Marc Iavaroni, the Jazz's resident psychology student, well remembers his first taste of Layden. His first Jazz game after coming in a trade from the San Antonio Spurs was at Detroit in February 1986, when Layden delivered a 15-minute outburst in the locker room afterward. "I'm not going to say he calculates everything," Iavaroni says, "but in the long run, he does."

And Layden can still come through with tirades on demand. When the Jazz reserves lost a lead at the end of regulation in a preseason game at Golden State last week, veteran Darrell Griffith advised the youngsters to be ready for some of the Best of Layden. "He's not going to let that slide by," says Griffith.

III. Frank, the personnel man

Checketts is the general manager and Scott Layden is the director of player personnel, but the Jazz are Frank Layden's team. Or are Adrian Dantley, Carey Scurry, Kelly Tripucka, Rickey Green and Mel Turpin still here?

"There was some sympathy in the organization for (Tripucka)," Layden says, "but you can't argue with success. When we stopped playing those guys, they started winning."

Says Checketts of the personnel moves, "I arrived at my own conclusions."

No doubt, though, this summer's transactions had a distinct Layden flavor. "If you're going to coach in this league, you'd better have the guys you want," he says. And he'll open the season Friday with, partly because of injuries, three rookies and Bart Kofoed among the top 10 players.

IV. Frank, the media man

"Frank is part showman, part coach," says Iavaroni. CBS loves Layden. Out-of-town sports writers love Layden. For a writer working on a story angle, Layden is always accommodating.
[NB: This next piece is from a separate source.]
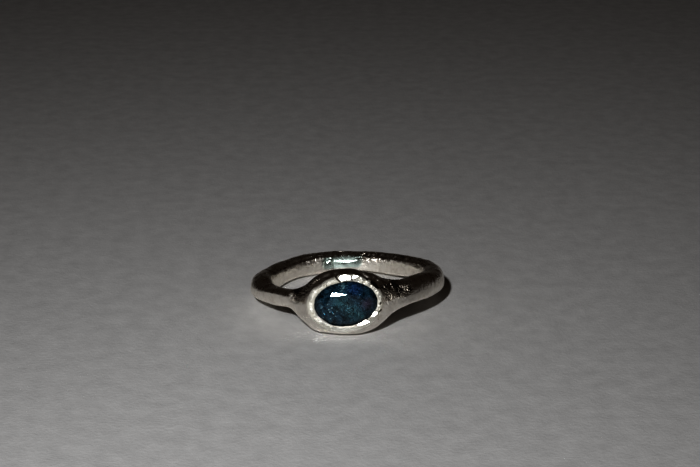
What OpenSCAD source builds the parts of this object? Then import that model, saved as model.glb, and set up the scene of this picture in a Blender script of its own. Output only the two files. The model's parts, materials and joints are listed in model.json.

"Sometimes, I get carried away," muses Layden. "They come to me and try to get me to say something outrageous or clever."

The NBA office considers only the printed product, and fined the Jazz (Miller, actually) $16,000 for Layden's actions, including $1,000 for the night in the Forum where he closed the locker-room door to the media.

Layden also tries to broadcast messages to his players, which reporters and players have to sort through. "You have to remember where he's coming from," says one player. "I think we know Frank too well to believe all that stuff."

V. Frank, the statue (?)

When Layden retires or moves into the Jazz front office, Checketts says, "It'll be a boring existence."

Checketts predicts a statue of Layden will be placed in front of the Jazz's new arena, just like the prominent Red Auerbach statue in Boston. Which means Jazz followers would still have an outlet for their opinions.